Esta es la salvación que proclama el Evangelio, con la fe del Centurión que ruega por su siervo enfermo. “Y le dijo Jesús: ‘yo iré y lo sanaré’. Y respondiendo el centurión, dijo: ‘Señor, no soy digno de que entres en mi casa, pero mándalo con tu palabra y será sano mi siervo’…” Jesús se emociona con esas palabras: “se maravilló y dijo a los que le seguían: ‘verdaderamente os digo que no he hallado fe tan grande en Israel’”… Cuando en cada Misa recordemos esas palabras antes de comulgar, podemos renovar nuestra fe, y pedir al Señor la curación de nuestra alma, que venga y nos transforme. En ese pasaje, además, podemos responder a la pregunta que el Papa hace en su Encíclica: “¿Es individualista la esperanza cristiana?” Muchos piensan en “salvarse”, como recuerda H. de Lubac: « ¿He encontrado la alegría? No... He encontrado mi alegría. Y esto es algo terriblemente diverso... La alegría de Jesús puede ser personal. Puede pertenecer a una sola persona, y ésta se salva. Está en paz..., ahora y por siempre, pero ella sola. Esta soledad de la alegría no la perturba. Al contrario: ¡Ella es precisamente la elegida! En su bienaventuranza atraviesa felizmente las batallas con una rosa en la mano ». Pero esto no es así, sigue diciendo de Lubac, siguiendo la teología de los Padres: “la salvación ha sido considerada siempre como una realidad comunitaria”, como vemos en el Centurión, que se ocupa de su siervo, como vemos en la lectura de Isaias que habla de una « ciudad » (Sión, Jerusalén) “y, por tanto, de una salvación comunitaria”. El pecado aparece “como la destrucción de la unidad del género humano, como ruptura y división. Babel, el lugar de la confusión de las lenguas y de la separación, se muestra como expresión de lo que es el pecado en su raíz”. Hoy también aparecen esas nuevas Babeles, multitudes incomunicadas, una agresividad en el ambiente… Entonces, ¿es algo a la ver personal y comunitario, y en qué consiste?

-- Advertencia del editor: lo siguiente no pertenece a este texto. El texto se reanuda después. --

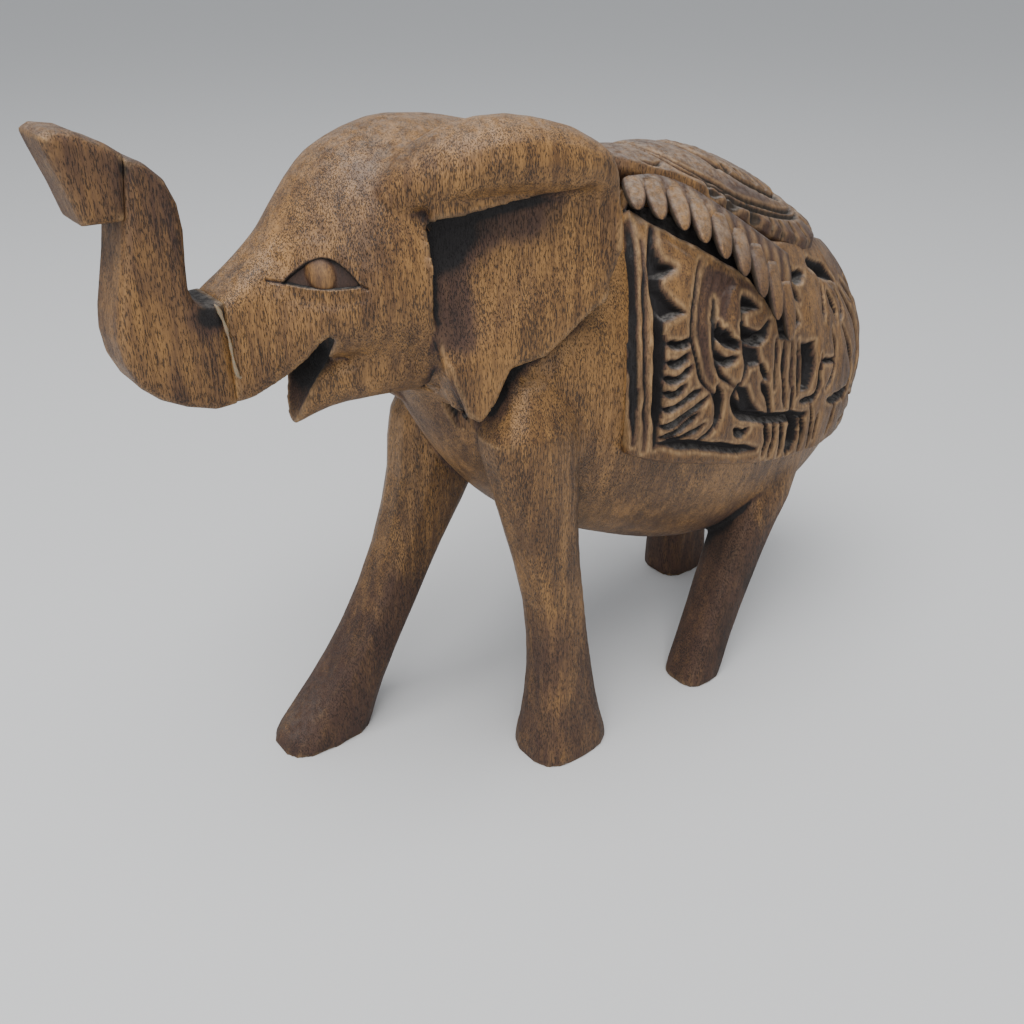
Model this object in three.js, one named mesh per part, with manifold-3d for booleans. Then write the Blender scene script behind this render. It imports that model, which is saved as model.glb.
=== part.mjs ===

En la Carta a Proba, san Agustín “intenta explicar un poco esta desconocida realidad conocida que vamos buscando”. Buscamos « vida bienaventurada [feliz] ». como expresa tan bien el Salmo 144 [143],15: « Dichoso el pueblo cuyo Dios es el Señor ». Y dice Agustín: « Para que podamos formar parte de este pueblo y llegar [...] a vivir con Dios eternamente, ‘‘el precepto tiene por objeto el amor, que brota de un corazón limpio, de una buena conciencia y de una fe sincera'' (1 Tm 1,5) ». La mirada limpia del corazón nos lleva a pensar en los demás, salir de uno mismo con el don de sí, expresión de esa esperanza cierta, esa es la llave que abre la puerta a Jesús Salvador.